Jakarta (ANTARA News) - Menteri Koordinator Perekonomian, Hatta Rajasa, mengatakan bahwa pemerintah sedang mempertimbangkan untuk melakukan ekspor beras jenis premium asal Sulawesi Selatan (Sulsesl) sebanyak 50.000 ton ke Korea Selatan (Korsel).

"Kita masih menjajaki karena permintaan itu dari Korea Selatan. Sekitar 50.000an ton, sedang kita evaluasi final, ada pasar lah di situ. Ini permintaan Gubernur Sulawesi ke Menteri Pertanian, nanti kita bahas," ujarnya seusai rapat koordinasi di Jakarta, Rabu.

Hatta mengatakan, pemerintah Provinsi Sulses memiliki stok beras premium hingga 200.000 ton yang tidak bisa terserap pasar dan beras tersebut merupakan jenis organik yang berkualitas baik.

"Mereka punya 200.000an ton, tapi kita tidak ingin melepas sebanyak itu. Kita ingin menunjukkan ada beras tertentu yang produksi di tanah air memiliki kualitas sehingga kita ingin menunjukkan bahwa Indonesia berpotensi ke depan sebagai suplai tidak hanya negeri kita," ujarnya.

Untuk pengadaan beras dalam negeri, Hatta memastikan, Bulog akan meningkatkan ketersediaan stok beras hingga 1,5 juta hingga 2 juta ton sebagai cadangan untuk antisipasi terhadap iklim yang diperkirakan makin bergejolak pada tahun depan.

"Kita sebagian kita isi dengan impor, bukan berarti kita tidak ada beras tapi meningkatkan cadangan. Dunia sekarang juga masing-masing negara meningkatkan cadangannya, berjaga-jaga. Antisipasi perubahan iklim tahun depan ingat, sudah diingatkan BMKG, tahun depan terjadi el nino," ujar Hatta.

Menteri Pertanian, Suswono, dalam kesempatam yang sama mengatakan bahwa saat ini Indonesia lebih dominan menggunakan beras medium dan pertimbangan ekspor dilakukan karena harga pasaran beras premium di Korsel bisa mencapai Rp40.000 hingga Rp50.000 per kilogram.

"Ini kan beras premium, kalau premium kan beras mahal. Anda tahu di Korsel itu sekilo bisa sampai Rp40.000 hingga Rp50.000. Harga beras kita termasuk murah, apalagi premium. Harga premium kita seharga R10.000 saja sudah bagus kan," ujarnya.
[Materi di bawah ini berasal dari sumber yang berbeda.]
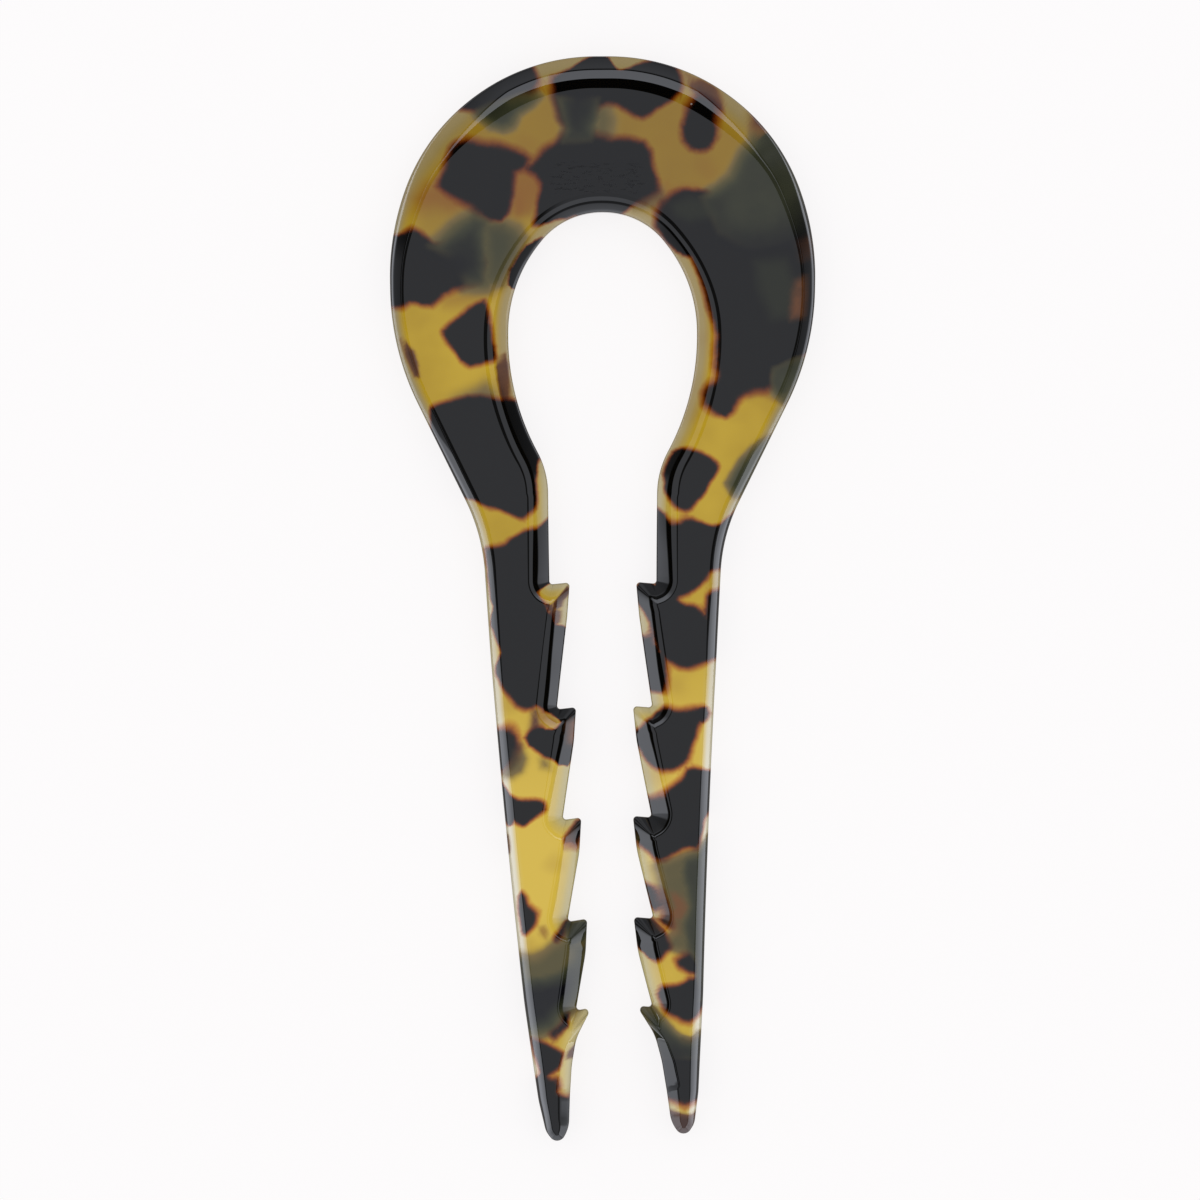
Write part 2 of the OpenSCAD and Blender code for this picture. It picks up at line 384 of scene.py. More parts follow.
def row_points(cuts, k, sign):
    share = (cuts[:, k, 0] / widths)[:, None]
    xy = edge_loop + (flat_loop - edge_loop) * share
    return np.column_stack([xy, MID + sign * cuts[:, k, 1]])


REAR_ROWS, FRONT_ROWS = rear.shape[1], front.shape[1]
rows = [row_points(rear, k, -1) for k in range(REAR_ROWS - 1, 0, -1)] + [row_points(front, k, 1) for k in range(1, FRONT_ROWS)]

# ---------------------------------------------------------------- flats
GRIDS = {True: 0.42, False: 0.7}


def flat_mesh(loop, grid_size):
    """A flat filled with even triangles: its points inside the loop, and triangles over loop then inner points."""
    lo, hi = loop.min(0), loop.max(0)
    ys = np.arange(lo[1], hi[1], grid_size * 0.866)
    xs = np.arange(lo[0], hi[0], grid_size)
    grid = np.concatenate([np.stack([xs + (grid_size / 2) * (k % 2), np.full(len(xs), y)], 1) for k, y in enumerate(ys)])
    inside = np.zeros(len(grid), bool)
    near = np.full(len(grid), 1e9)
    for p, q in zip(loop, np.roll(loop, -1, 0)):
        if p[1] != q[1]:
            hit = (p[1] > grid[:, 1]) != (q[1] > grid[:, 1])
            x = p[0] + (grid[:, 1] - p[1]) * (q[0] - p[0]) / (q[1] - p[1])
            inside ^= hit & (grid[:, 0] < x)
        near = np.minimum(near, (grid[:, 0] - p[0]) ** 2 + (grid[:, 1] - p[1]) ** 2)
    within = grid[inside & (near > (grid_size * 0.45) ** 2)]
    # the ridges of the barbs end in one point each, which the loop passes several times
    keep = [i for i in range(len(loop)) if np.hypot(*(loop[i] - loop[i - 1])) > 1e-4]
    names = keep + list(range(len(loop), len(loop) + len(within)))
    flat_points = [tuple(map(float, p)) for p in np.concatenate([loop[keep], within])]
    edges = [(i, (i + 1) % len(keep)) for i in range(len(keep))]
    verts, _, faces, origin, _, _ = delaunay_2d_cdt([Vector(p) for p in flat_points], edges, [], 1, 1e-7)
    back_to = [o[0] if o else -1 for o in origin]
    if len(verts) != len(flat_points) or sorted(back_to) != list(range(len(flat_points))):
        raise RuntimeError("the flat's triangles don't keep its points")
    return within, [[names[back_to[v]] for v in f] for f in faces]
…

Suswono mengatakan, belum ada keputusan apa pun terkait ekspor beras premium tersebut, namun hal itu bisa menguntungkan bagi petani lahan sempit yang mengembangkan bibit padi transorganik karena beras premium lebih banyak mengandung protein ketimbang karbohidrat.

"Ini kan pasar bebas, terserah mereka mau makan beras apa. Kalau bisa untuk ekspor, kan bisa menguntungkan. Sementara kita baru berikan itu, tapi nanti kita evaluasi benar tidak realisasi itu dan bagaimana permintaan yang ada, nanti kita lihat perkembangannya," ujarnya menambahkan.